⟨
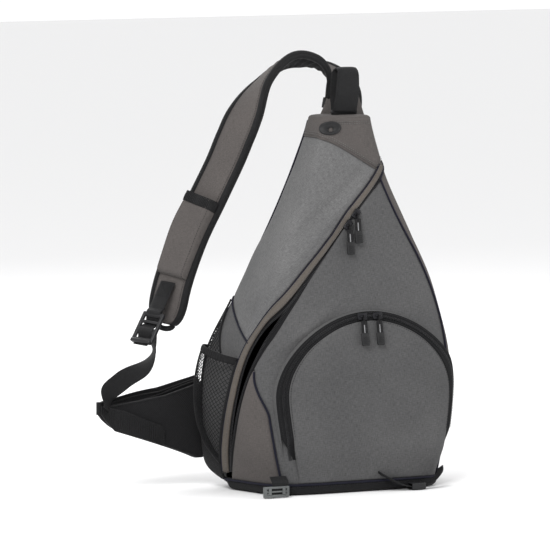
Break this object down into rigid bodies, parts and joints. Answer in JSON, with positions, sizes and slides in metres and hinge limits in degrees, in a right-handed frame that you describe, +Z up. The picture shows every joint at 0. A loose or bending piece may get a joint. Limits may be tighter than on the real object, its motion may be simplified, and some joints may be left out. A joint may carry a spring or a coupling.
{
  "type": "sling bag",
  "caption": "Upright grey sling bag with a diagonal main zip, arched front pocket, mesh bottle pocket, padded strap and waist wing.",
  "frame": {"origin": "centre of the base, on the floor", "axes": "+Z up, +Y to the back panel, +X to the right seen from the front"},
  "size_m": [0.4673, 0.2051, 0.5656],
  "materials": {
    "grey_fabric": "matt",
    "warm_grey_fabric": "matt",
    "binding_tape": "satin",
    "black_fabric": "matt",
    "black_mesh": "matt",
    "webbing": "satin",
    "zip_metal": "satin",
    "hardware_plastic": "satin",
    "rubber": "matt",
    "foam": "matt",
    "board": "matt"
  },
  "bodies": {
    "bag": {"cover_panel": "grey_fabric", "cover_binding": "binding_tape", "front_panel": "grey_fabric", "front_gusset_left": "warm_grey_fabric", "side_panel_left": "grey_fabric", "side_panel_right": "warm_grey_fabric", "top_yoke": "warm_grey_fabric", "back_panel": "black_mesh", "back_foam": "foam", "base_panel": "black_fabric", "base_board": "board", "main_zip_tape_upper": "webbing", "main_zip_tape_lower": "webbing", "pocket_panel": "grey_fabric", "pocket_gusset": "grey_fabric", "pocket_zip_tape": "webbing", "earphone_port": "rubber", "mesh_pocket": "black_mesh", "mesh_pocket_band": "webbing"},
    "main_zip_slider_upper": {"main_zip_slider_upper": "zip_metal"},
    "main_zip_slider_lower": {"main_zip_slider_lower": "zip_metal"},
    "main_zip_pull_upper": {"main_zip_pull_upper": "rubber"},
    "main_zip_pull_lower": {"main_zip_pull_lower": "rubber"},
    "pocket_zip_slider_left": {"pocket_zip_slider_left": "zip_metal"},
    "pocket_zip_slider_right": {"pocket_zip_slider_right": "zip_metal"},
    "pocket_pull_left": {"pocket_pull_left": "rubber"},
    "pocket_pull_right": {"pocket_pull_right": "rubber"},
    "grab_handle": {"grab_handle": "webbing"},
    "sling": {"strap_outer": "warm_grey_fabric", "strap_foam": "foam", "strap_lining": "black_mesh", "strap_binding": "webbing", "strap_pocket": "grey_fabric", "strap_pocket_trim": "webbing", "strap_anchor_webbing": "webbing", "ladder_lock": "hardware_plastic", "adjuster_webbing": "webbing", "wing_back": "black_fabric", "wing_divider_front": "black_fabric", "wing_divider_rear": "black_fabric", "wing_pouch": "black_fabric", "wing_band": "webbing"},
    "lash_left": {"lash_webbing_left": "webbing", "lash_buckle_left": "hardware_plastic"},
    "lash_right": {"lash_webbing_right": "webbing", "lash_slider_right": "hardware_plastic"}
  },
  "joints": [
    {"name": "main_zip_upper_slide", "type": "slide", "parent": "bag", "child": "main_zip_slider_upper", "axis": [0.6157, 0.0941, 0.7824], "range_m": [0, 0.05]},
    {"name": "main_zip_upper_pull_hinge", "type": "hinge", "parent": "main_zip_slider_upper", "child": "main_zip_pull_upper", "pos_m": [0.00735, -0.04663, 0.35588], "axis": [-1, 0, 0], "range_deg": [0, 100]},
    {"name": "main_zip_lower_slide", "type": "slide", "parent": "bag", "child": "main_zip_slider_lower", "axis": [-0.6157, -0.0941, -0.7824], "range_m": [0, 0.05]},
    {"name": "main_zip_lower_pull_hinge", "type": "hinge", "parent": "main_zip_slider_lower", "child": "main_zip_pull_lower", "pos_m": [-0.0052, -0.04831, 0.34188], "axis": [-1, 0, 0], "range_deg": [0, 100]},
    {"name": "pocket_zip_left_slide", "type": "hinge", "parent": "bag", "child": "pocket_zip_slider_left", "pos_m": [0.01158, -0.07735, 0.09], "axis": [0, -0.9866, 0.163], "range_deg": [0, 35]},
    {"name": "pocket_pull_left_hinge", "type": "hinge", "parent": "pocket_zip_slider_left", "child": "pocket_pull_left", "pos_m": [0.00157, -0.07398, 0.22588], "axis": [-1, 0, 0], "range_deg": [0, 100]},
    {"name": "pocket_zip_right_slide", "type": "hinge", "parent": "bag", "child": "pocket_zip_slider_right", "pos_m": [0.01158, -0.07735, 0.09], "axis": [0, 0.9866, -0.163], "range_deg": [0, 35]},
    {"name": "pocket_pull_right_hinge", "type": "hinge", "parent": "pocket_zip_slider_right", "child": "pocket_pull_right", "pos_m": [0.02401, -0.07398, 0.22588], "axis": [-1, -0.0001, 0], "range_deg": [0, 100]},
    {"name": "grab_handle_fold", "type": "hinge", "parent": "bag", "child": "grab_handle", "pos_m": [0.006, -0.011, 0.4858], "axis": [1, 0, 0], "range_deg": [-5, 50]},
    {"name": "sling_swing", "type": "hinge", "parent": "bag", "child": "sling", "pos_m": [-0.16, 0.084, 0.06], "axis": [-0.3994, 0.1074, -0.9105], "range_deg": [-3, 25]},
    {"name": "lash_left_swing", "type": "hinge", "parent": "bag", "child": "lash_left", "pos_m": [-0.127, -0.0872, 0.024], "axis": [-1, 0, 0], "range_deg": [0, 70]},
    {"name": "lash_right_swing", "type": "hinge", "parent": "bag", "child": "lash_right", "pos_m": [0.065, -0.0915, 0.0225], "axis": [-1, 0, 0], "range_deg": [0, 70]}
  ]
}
⟩
> Exercise details
All of the data needs to be reproduced exactly, with no line missing.

> Correct result
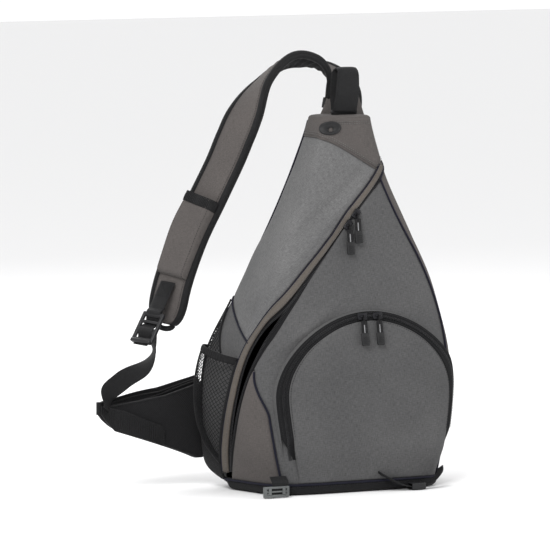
Break this object down into rigid bodies, parts and joints. Answer in JSON, with positions, sizes and slides in metres and hinge limits in degrees, in a right-handed frame that you describe, +Z up. The picture shows every joint at 0. A loose or bending piece may get a joint. Limits may be tighter than on the real object, its motion may be simplified, and some joints may be left out. A joint may carry a spring or a coupling.
{
  "type": "sling bag",
  "caption": "Upright grey sling bag with a diagonal main zip, arched front pocket, mesh bottle pocket, padded strap and waist wing.",
  "frame": {"origin": "centre of the base, on the floor", "axes": "+Z up, +Y to the back panel, +X to the right seen from the front"},
  "size_m": [0.4673, 0.2051, 0.5656],
  "materials": {
    "grey_fabric": "matt",
    "warm_grey_fabric": "matt",
    "binding_tape": "satin",
    "black_fabric": "matt",
    "black_mesh": "matt",
    "webbing": "satin",
    "zip_metal": "satin",
    "hardware_plastic": "satin",
    "rubber": "matt",
    "foam": "matt",
    "board": "matt"
  },
  "bodies": {
    "bag": {"cover_panel": "grey_fabric", "cover_binding": "binding_tape", "front_panel": "grey_fabric", "front_gusset_left": "warm_grey_fabric", "side_panel_left": "grey_fabric", "side_panel_right": "warm_grey_fabric", "top_yoke": "warm_grey_fabric", "back_panel": "black_mesh", "back_foam": "foam", "base_panel": "black_fabric", "base_board": "board", "main_zip_tape_upper": "webbing", "main_zip_tape_lower": "webbing", "pocket_panel": "grey_fabric", "pocket_gusset": "grey_fabric", "pocket_zip_tape": "webbing", "earphone_port": "rubber", "mesh_pocket": "black_mesh", "mesh_pocket_band": "webbing"},
    "main_zip_slider_upper": {"main_zip_slider_upper": "zip_metal"},
    "main_zip_slider_lower": {"main_zip_slider_lower": "zip_metal"},
    "main_zip_pull_upper": {"main_zip_pull_upper": "rubber"},
    "main_zip_pull_lower": {"main_zip_pull_lower": "rubber"},
    "pocket_zip_slider_left": {"pocket_zip_slider_left": "zip_metal"},
    "pocket_zip_slider_right": {"pocket_zip_slider_right": "zip_metal"},
    "pocket_pull_left": {"pocket_pull_left": "rubber"},
    "pocket_pull_right": {"pocket_pull_right": "rubber"},
    "grab_handle": {"grab_handle": "webbing"},
    "sling": {"strap_outer": "warm_grey_fabric", "strap_foam": "foam", "strap_lining": "black_mesh", "strap_binding": "webbing", "strap_pocket": "grey_fabric", "strap_pocket_trim": "webbing", "strap_anchor_webbing": "webbing", "ladder_lock": "hardware_plastic", "adjuster_webbing": "webbing", "wing_back": "black_fabric", "wing_divider_front": "black_fabric", "wing_divider_rear": "black_fabric", "wing_pouch": "black_fabric", "wing_band": "webbing"},
    "lash_left": {"lash_webbing_left": "webbing", "lash_buckle_left": "hardware_plastic"},
    "lash_right": {"lash_webbing_right": "webbing", "lash_slider_right": "hardware_plastic"}
  },
  "joints": [
    {"name": "main_zip_upper_slide", "type": "slide", "parent": "bag", "child": "main_zip_slider_upper", "axis": [0.6157, 0.0941, 0.7824], "range_m": [0, 0.05]},
    {"name": "main_zip_upper_pull_hinge", "type": "hinge", "parent": "main_zip_slider_upper", "child": "main_zip_pull_upper", "pos_m": [0.00735, -0.04663, 0.35588], "axis": [-1, 0, 0], "range_deg": [0, 100]},
    {"name": "main_zip_lower_slide", "type": "slide", "parent": "bag", "child": "main_zip_slider_lower", "axis": [-0.6157, -0.0941, -0.7824], "range_m": [0, 0.05]},
    {"name": "main_zip_lower_pull_hinge", "type": "hinge", "parent": "main_zip_slider_lower", "child": "main_zip_pull_lower", "pos_m": [-0.0052, -0.04831, 0.34188], "axis": [-1, 0, 0], "range_deg": [0, 100]},
    {"name": "pocket_zip_left_slide", "type": "hinge", "parent": "bag", "child": "pocket_zip_slider_left", "pos_m": [0.01158, -0.07735, 0.09], "axis": [0, -0.9866, 0.163], "range_deg": [0, 35]},
    {"name": "pocket_pull_left_hinge", "type": "hinge", "parent": "pocket_zip_slider_left", "child": "pocket_pull_left", "pos_m": [0.00157, -0.07398, 0.22588], "axis": [-1, 0, 0], "range_deg": [0, 100]},
    {"name": "pocket_zip_right_slide", "type": "hinge", "parent": "bag", "child": "pocket_zip_slider_right", "pos_m": [0.01158, -0.07735, 0.09], "axis": [0, 0.9866, -0.163], "range_deg": [0, 35]},
    {"name": "pocket_pull_right_hinge", "type": "hinge", "parent": "pocket_zip_slider_right", "child": "pocket_pull_right", "pos_m": [0.02401, -0.07398, 0.22588], "axis": [-1, -0.0001, 0], "range_deg": [0, 100]},
    {"name": "grab_handle_fold", "type": "hinge", "parent": "bag", "child": "grab_handle", "pos_m": [0.006, -0.011, 0.4858], "axis": [1, 0, 0], "range_deg": [-5, 50]},
    {"name": "sling_swing", "type": "hinge", "parent": "bag", "child": "sling", "pos_m": [-0.16, 0.084, 0.06], "axis": [-0.3994, 0.1074, -0.9105], "range_deg": [-3, 25]},
    {"name": "lash_left_swing", "type": "hinge", "parent": "bag", "child": "lash_left", "pos_m": [-0.127, -0.0872, 0.024], "axis": [-1, 0, 0], "range_deg": [0, 70]},
    {"name": "lash_right_swing", "type": "hinge", "parent": "bag", "child": "lash_right", "pos_m": [0.065, -0.0915, 0.0225], "axis": [-1, 0, 0], "range_deg": [0, 70]}
  ]
}